Marianne Morange interroge dans son article la pertinence du concept de « droit à la ville » aujourd’hui. Né il y a 50 ans sous la plume du philosophe et sociologue Henri Lefèbvre, ce concept a été fortement remobilisé depuis les années 2000 dans des sphères très diverses, autant politiques que militantes ou académiques. Face à la diversification des usages de ce terme et l’ampleur des mutations urbaines (« planétarisation » de l’urbain, étalement des villes, métropolisation…), faut-il renoncer à mobiliser ce concept ou faut-il le refonder et l’actualiser ? Doté d’une forte puissance évocatrice le droit à la ville parle autant aux efforts réformistes des uns qu’aux ambitions révolutionnaires des autres. Il a donc irrigué tout autant une pensée critique de l’urbain à tendance prescriptive, que nourri des luttes politiques et inspiré des politiques publiques. Reste à savoir s’il peut aujourd’hui être remobilisé, en dehors de toute prétention à la prescription politique, pour nourrir une analyse critique du sens politique des pratiques sociales et spatiales.

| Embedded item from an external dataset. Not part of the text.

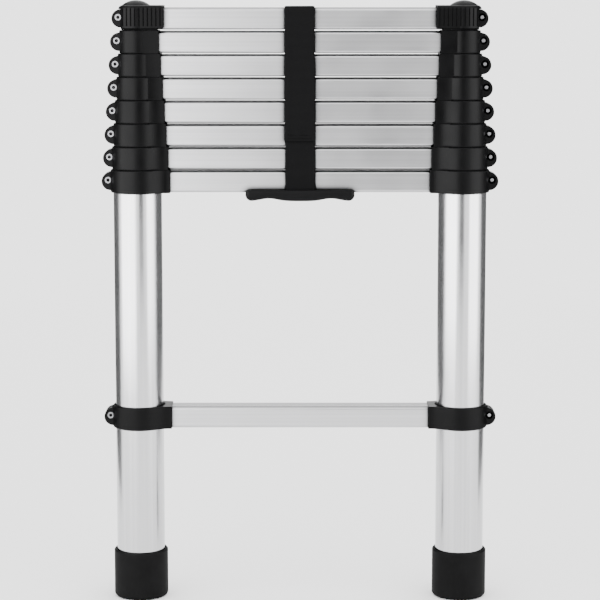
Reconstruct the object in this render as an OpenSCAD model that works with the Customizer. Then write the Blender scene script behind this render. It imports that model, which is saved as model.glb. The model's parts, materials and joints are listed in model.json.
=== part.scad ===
// Telescoping ladder with nine rungs, drawn closed.
// Frame: +Z up along the stiles, +X to the right, -Y towards the climber.
// The origin is on the floor, halfway between the two feet.

/* [Stiles] */
// Distance between the axes of the two stiles
stile_spacing = 392; // [370:2:420]
// Outside diameter of the largest, lowest tube
tube_od = 58.5; // [57:0.5:60]
// Drop in outside diameter from one tube to the next
tube_step = 4; // [4:0.1:4.2]
// Wall thickness of every tube
tube_wall = 1.3; // [1.2:0.05:1.4]
// Length of each sliding tube
tube_length = 385; // [370:5:400]

/* [Rungs] */
// Height from one rung to the next with the ladder extended
rung_spacing = 288; // [284:1:292]
// Height from one rung to the next in the closed stack
stack_pitch = 27.8; // [27.8:0.1:29]
// Underside of the second rung above the floor
stack_base = 500.5; // [495:0.5:510]
// Depth of a rung, front to back
rung_depth = 31; // [30:0.5:32]
// Height of a rung's box section
rung_height = 25; // [24.6:0.1:25]
// Height of the ribbed tread on top of the box section
tread_height = 0.9; // [0.6:0.1:0.9]

/* [Collars] */
// Wall of the collar around its tube
collar_wall = 3.2; // [3:0.1:3.6]
// Height of a collar
collar_height = 27.4; // [27.2:0.1:27.4]
// Reach of the rung socket past the tube's surface
socket_reach = 10.5; // [10:0.5:12]
// Radius of the clamp lug
lug_radius = 10.9; // [10.6:0.1:11.2]
// Thickness of the clamp lug, front to back
lug_depth = 20; // [19:0.5:21]

/* [Feet and caps] */
// Outside diameter of a foot
foot_od = 66; // [65:0.5:70]
// Height of a foot
foot_height = 59; // [50:1:65]
// Rise of the dome on a top cap
dome_rise = 6; // [5:0.5:7]

/* [Strap and handle] */
// Width of the webbing
strap_width = 35.5; // [30:0.5:38]
// Thickness of the webbing
strap_thickness = 1.6; // [1.4:0.1:1.8]
// Lower end of the upper strap on the front
strap_overlap_low = 562; // [540:1:600]
// Upper end of the lower strap
strap_overlap_high = 654; // [640:1:670]
// Length of the carry handle
handle_length = 131; // [120:1:140]
// Depth of the carry handle, front to back
handle_depth = 45; // [44:0.5:48]

/* [Locks] */
// Diameter of a lock bolt
bolt_d = 8; // [7.6:0.1:8.2]
// Gap from a lock bolt's tip to the tube that it locks
bolt_gap = 0.3; // [0.3:0.05:0.5]
// Travel of a lock bolt when it is drawn back
bolt_travel = 6; // [5:0.5:7]

/* [Hidden] */
$fn = 64;
SECTIONS = 8;                    // nested tubes in each stile
RUNGS = SECTIONS + 1;            // one per section, and the fixed low one
SIDES = ["left", "right"];

tube_travel = rung_spacing - stack_pitch;
half_spacing = stile_spacing / 2;
bolt_r = bolt_d / 2;

// Collar, from its own bottom face
collar_drop = 0.7;               // collar's bottom face below the rung's underside
collar_chamfer = 0.8;
neck_steps = 8;                  // facets of the neck's curve from ring to socket
lug_center = 2.6;                // lug's axis outside the tube's surface
screw_center = 5.8;              // screw's axis outside the tube's surface
screw_rise = 1.4;                // screw's axis above the middle of the collar
lip = 3;                         // thickness of the collar's top lip over the tube
socket_wall = 2.5;               // socket wall in front of and behind the rung
socket_gap = 0.15;               // play between the rung and its socket
slit = 1.6;                      // width of the clamp slit
clamp_gap = 0.03;                // collar to the tube that it clamps
plug_size = [18, 20, 15];        // guide block inside the rung: length, depth, height
bolt_hole_r = bolt_r + 0.1;
tube_hole_r = bolt_r + 0.4;
rung_mid = rung_height / 2;      // bolt axis above the rung's underside

// Running gaps between parts that slide
lip_gap = 0.1;
bush_gap = 0.1;
bush_height = 22;
bush_floor = 1.2;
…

Magali Fricaudet aborde dans son article la question de la place du droit à la ville dans les institutions internationales. Le Nouveau Programme pour les Villes adopté à Quito en octobre 2016 intervient 20 ans après Habitat II à Istanbul, il entérine en quelque sorte le miracle urbain promu comme le degré ultime du développement malgré quelques « externalités négatives ». Après de longues négociations et malgré l’opposition des pays les plus riches, le texte adopté à Quito mentionne pour la première fois dans un texte international le droit à la ville. Mais l’agenda d’action adopté qui se voulait opérationnel est assez faible quant à sa portée politique, et les moyens de suivi et de mise en œuvre prévus ne permettront probablement pas d’atteindre les objectifs annoncés de construire des « villes pour tous », dans un contexte de réduction drastique des finances publiques. De nombreux défis sont donc à relever pour que le droit à la ville ne reste pas lettre morte.